The Couch Trope in Sitcoms

In these images below, the trope is tv sitcom couches and the trope represents a sense of belonging and being with friends. This trope is designed to pull someone in and make them feel like they are hanging out with their own friends, having adventures with them. In the first image we have the season cover of The Big Bang Theory.

In this photo, everyone is showing off different expressions to show different personality traits and relationships as well as being gathered on a common couch, all squeezing together like there’s no place in the world these people all want to be besides on this couch with all their friends. All of them have a pleased or slightly annoyed look on their faces as if there was a friendly joke made at the expense of someone else and that this a fun friend group to be a part of. This trope is to create interest in the characters and how they relate to each other as well as people seeing this picture wanting to be a part of the inseparable group that is happy to be around each other, joking and hanging out.

The next photo shows artwork of the show Friends and demonstrates how symbolic these couches can become in television sitcoms. No one is sitting on this couch but just based on how it looks and the quote above it, it is clear to see the poster is about a group of close people who gather on a couch and are there for each other, as the quote says. This once again is meant to stir up feelings of belonging and feeling these people in the show are your friends personally, and that there is a bond that will always be there for you. The colors are warm and there is even a faint sparkle around the couch like its magical in the way it brings people together.

The final image displayed is a promotional photo to be put in publications to generate interest and advertise the show of How I Met Your Mother. This image once again as the characters of the show gathered around the couch, surrounded by props from the set of the show to create an environment that makes you curious about how these events fit together as well as placement of everyone in this photo making it feel as if they’re all in a circle with you, talking on the couch and having funny moments in a effort to make someone tune in to the show to try to connect with these people further. The couch everyone is surrounded at feels like it pulls everyone in together to hang out as well as the actors standing around with smiles on their face, all doing their own thing, but around each other, together.

These couches in various show advertisements demonstrate how integral couches where groups of friends gather to share stories and jokes can be to a sitcom and make someone feel as if they are a part of this friend group, especially because most of these shows came out when people watched tv on their own couches instead of in their beds or out on their smartphones, so there seemed to be another connection to these characters as if everyone was on the same couch, sharing stories.

Discussion — One Response

  • Lily Palmer 02/22/2022 on 2:42 PM

    Hi Jessica!

    I love your trope topic as it’s something that I never considered as a trope before, but now being reminded of it, I can connect it to so many of the shows and movies that I have seen. The sitcom approach of the couch trope made me think about another way that the couch is sometimes portrayed in the media: as a “banishment” for couples or spouses. More heavily in the media, when couples are in an argument or disagreement, someone gets “shunned” to sleep on the couch. In my observational experience, the media commonly portrays this between heterosexual relationships, where the man is the one sentenced to the couch and the woman is the one telling them to sleep there.

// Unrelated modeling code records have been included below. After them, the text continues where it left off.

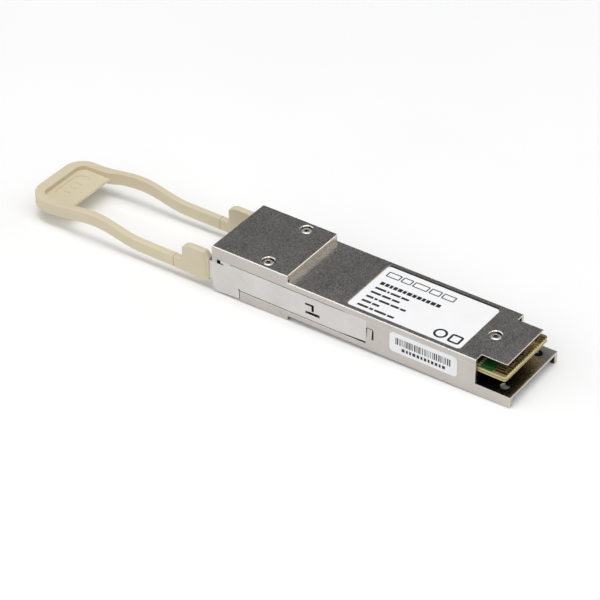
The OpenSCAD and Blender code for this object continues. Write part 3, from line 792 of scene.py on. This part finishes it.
def prism(bm, outline, low, high):
    """An outline in X and Y given height along Z."""
    join_rings(bm, [[bm.verts.new(mm(x, y, z)) for x, y in outline] for z in (low, high)])


def brick(bm, x, y, z, soft=0.03, paint=0):
    """A block whose edges are all rounded over by soft."""
    low, size = (x[0], y[0], z[0]), (x[1] - x[0], y[1] - y[0], z[1] - z[0])
    verts = bmesh.ops.create_cube(bm, size=1.0)["verts"]
    for vert in verts:
        vert.co = mm(*(low[k] + size[k] * (vert.co[k] + 0.5) for k in range(3)))
    edges = list({e for v in verts for e in v.link_edges})
    faces = {f for v in verts for f in v.link_faces}
    made = bmesh.ops.bevel(
        bm, geom=edges, offset=mm(soft), offset_type="OFFSET", segments=2, profile=0.5, affect="EDGES")
    for face in faces | set(made["faces"]):
        if face.is_valid:
            face.material_index = paint


def turned(bm, centre, profile, count=48):
    """A solid of rings round an upright axis; a row is a radius, or a function of the angle, and a height."""
    rings = []
    for radius, z in profile:
        ring = []
        for i in range(count):
            a = 2 * math.pi * i / count
            r = radius(a) if callable(radius) else radius
            ring.append(bm.verts.new(mm(centre[0] + r * math.cos(a), centre[1] + r * math.sin(a), z)))
        rings.append(ring)
    join_rings(bm, rings)


# ------------------------------------------------------------------ screws and springs


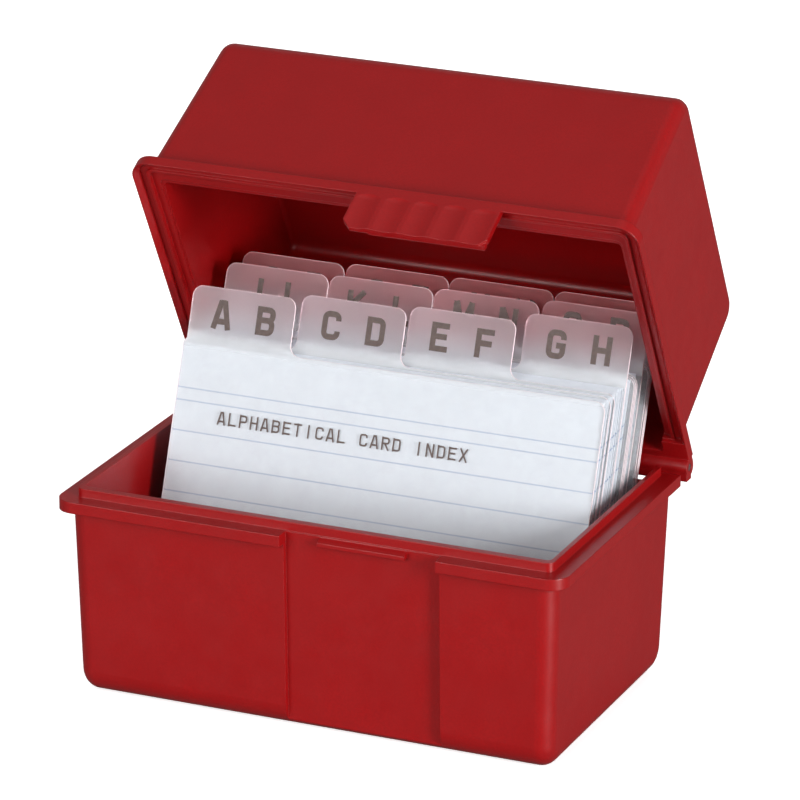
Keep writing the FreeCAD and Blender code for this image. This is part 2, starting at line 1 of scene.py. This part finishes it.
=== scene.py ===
"""Looks of the card index box: red moulded plastic, frosted alphabet dividers with
their letters, ruled white cards and a steel hinge pin, on a plain pale floor."""
import json
import math

import bpy
from mathutils import Matrix, Vector

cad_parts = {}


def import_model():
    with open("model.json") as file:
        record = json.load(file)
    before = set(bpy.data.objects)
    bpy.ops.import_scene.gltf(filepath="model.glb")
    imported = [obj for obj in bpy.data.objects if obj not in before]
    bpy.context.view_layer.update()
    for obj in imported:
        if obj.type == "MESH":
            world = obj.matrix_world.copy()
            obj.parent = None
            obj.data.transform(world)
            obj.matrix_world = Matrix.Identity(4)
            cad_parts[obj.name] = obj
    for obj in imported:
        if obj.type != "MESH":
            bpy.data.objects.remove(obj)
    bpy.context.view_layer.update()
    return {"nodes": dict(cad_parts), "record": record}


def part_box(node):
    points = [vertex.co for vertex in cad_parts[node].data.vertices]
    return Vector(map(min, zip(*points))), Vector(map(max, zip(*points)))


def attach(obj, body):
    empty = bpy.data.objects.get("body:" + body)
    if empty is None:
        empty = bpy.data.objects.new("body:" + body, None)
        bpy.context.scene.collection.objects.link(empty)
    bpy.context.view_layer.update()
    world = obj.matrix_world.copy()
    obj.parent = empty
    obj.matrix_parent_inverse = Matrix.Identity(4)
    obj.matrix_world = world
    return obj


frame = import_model()
nodes = frame["nodes"]

MM = 0.001

# ---------------------------------------------------------------- the pack's geometry
LEAN = math.radians(19.9)                 # how far the sheets lean back
UP_SHEET = Vector((0, math.sin(LEAN), math.cos(LEAN)))
BACK_OF_SHEET = Vector((0, math.cos(LEAN), -math.sin(LEAN)))
LETTER_TAB_HEIGHT = 9.4 * MM
FIRST_RULE = 42.7 * MM                    # height of the main rules' top line on a card
RULE_PITCH = 5.0 * MM
HEADER_RULE = 44.75 * MM
RULE_WIDTH = 0.24 * MM
RULE_INK = 0.66                           # how far a rule covers the paper
RULE_FADE = (0.35 * RULE_WIDTH, 0.65 * RULE_WIDTH)   # where a rule's ink gives out
EDGE_ROUND = 0.2 * MM                     # how far moulded edges are rounded over
FILM_HIGHLIGHT_WIDTH = 0.28 * MM                  # width of the painted highlight line round a divider
PACK_DEPTH = (-11 * MM, 8.5 * MM)         # from the front divider to the last, across; the painted red glow deepens over it
TAB_FOOT = (50 * MM, 53 * MM)             # heights at which a sheet turns into its tab
RED_GLOW_FOOT = (52 * MM, 57 * MM)           # heights at which the tabs' painted red glow sets in

# ---------------------------------------------------------------- the view
TARGET = Vector((1.99, 0.12, 48.35)) * MM
AZIMUTH = math.radians(23.82)
ELEVATION = math.radians(19.88)
DISTANCE = 871.4 * MM
LENS = 244.8
SENSOR_WIDTH = 36
SHIFT_X = 0.0183
CLIP_END = 20


def colour(red, green, blue):
    """A linear colour from 0-255 screen values."""
    def linear(value):
        value /= 255
        return value / 12.92 if value <= 0.04045 else ((value + 0.055) / 1.055) ** 2.4
    return linear(red), linear(green), linear(blue), 1.0


def grey(value):
    """A linear grey from 0 to 1."""
    return value, value, value, 1.0


# ---------------------------------------------------------------- material helpers
NOISE_RANGE = (0.3, 0.7)                  # most of a noise lies between these values
BEVEL_SAMPLES = 6


class Shader:
    """A node material with short ways to add and join nodes."""

    def __init__(self, name):
        self.material = bpy.data.materials.new(name)
        self.material.use_nodes = True
        self.nodes = self.material.node_tree.nodes
        self.links = self.material.node_tree.links
        self.surface = self.nodes["Principled BSDF"]
        self.place = self.add("ShaderNodeTexCoord").outputs["Object"]

    def add(self, kind, inputs=None, **settings):
        """A new node with its inputs fed and its settings made."""
        node = self.nodes.new(kind)
        for name, value in settings.items():
            setattr(node, name, value)
        for name, value in (inputs or {}).items():
            self.feed(node.inputs[name], value)
        return node

    def feed(self, socket, value):
        """Join a socket to another, or give it a value."""
        if isinstance(value, bpy.types.NodeSocket):
            self.links.new(value, socket)
        else:
            socket.default_value = value

    def set(self, **values):
        """Set the shader's own sockets; underscores stand for spaces."""
        for name, value in values.items():
            self.feed(self.surface.inputs[name.replace("_", " ")], value)

    def math(self, operation, first, second=0.0):
        """One sum on one or two values."""
        return self.add("ShaderNodeMath", {0: first, 1: second},
                        operation=operation).outputs[0]

    def noise(self, size, detail, stretch=None):
        """Noise with features of about this size in metres, from 0 to 1."""
        place = self.place
        if stretch:
            place = self.add("ShaderNodeVectorMath", {0: place, 1: stretch},
                             operation="MULTIPLY").outputs[0]
        return self.add("ShaderNodeTexNoise", {"Vector": place, "Scale": 1 / size,
                                               "Detail": detail}).outputs["Fac"]

    def spread(self, value, low, high, to_low=0.0, to_high=1.0):
        """Map a value's range onto another, without going past its ends."""
        return self.add("ShaderNodeMapRange", {"Value": value, "From Min": low,
                                               "From Max": high, "To Min": to_low,
                                               "To Max": to_high}).outputs["Result"]

    def patches(self, size, detail, low=0.0, high=1.0):
        """Noise with features of about this size, spread over a range."""
        return self.spread(self.noise(size, detail), *NOISE_RANGE, low, high)

    def mix(self, factor, first, second):
        """The first colour where the factor is 0, the second where it is 1."""
        node = self.add("ShaderNodeMix", data_type="RGBA")
        self.feed(node.inputs["Factor"], factor)
        self.feed(node.inputs[6], first)
        self.feed(node.inputs[7], second)
        return node.outputs[2]

    def bump(self, height, distance, onto=None):
        """A normal that follows a height, on its own or on top of another normal."""
        inputs = {"Height": height, "Distance": distance}
        if onto:
            inputs["Normal"] = onto
        return self.add("ShaderNodeBump", inputs).outputs["Normal"]

    def softened(self, radius):
        """The surface normal with its edges rounded over by a radius."""
        return self.add("ShaderNodeBevel", {"Radius": radius},
                        samples=BEVEL_SAMPLES).outputs["Normal"]

    def dot(self, first, second):
        """The scalar product of two vectors."""
        return self.add("ShaderNodeVectorMath", {0: first, 1: second},
                        operation="DOT_PRODUCT").outputs["Value"]

    def axis(self, name):
        """One coordinate of the place on the object, in metres."""
        return self.add("ShaderNodeSeparateXYZ", {0: self.place}).outputs[name]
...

    It is interesting how a physical object that is shown in so many different television shows can be used or portrayed in various ways. In relation to your trope, the Friends couch (particularly the one repeatedly shown in the Central Perk coffee shop in the series) symbolizes friendship and both humorous, serious, and heartfelt sit-downs with loved ones. In other cases, the couch can be used to symbolize spousal arguments or even separation or divorce. In some ways, I think this normalizes the idea of “going to sleep without solving anything.” We commonly hear the cliche to never go to sleep while still in an argument with your partner, and this trope contrasts this relationship principle. For media’s purposes, I think this couch trope is used to exaggerate couples’ disagreements and demonstrate both a physical and mental separation, while on the other hand, the couch trope is also used in a positive light demonstrating the opposite: lightheartedness, love, and unity. Again, I never considered a couch as a media trope, but now that I have, I can see both how universal and complex it can be. Great post!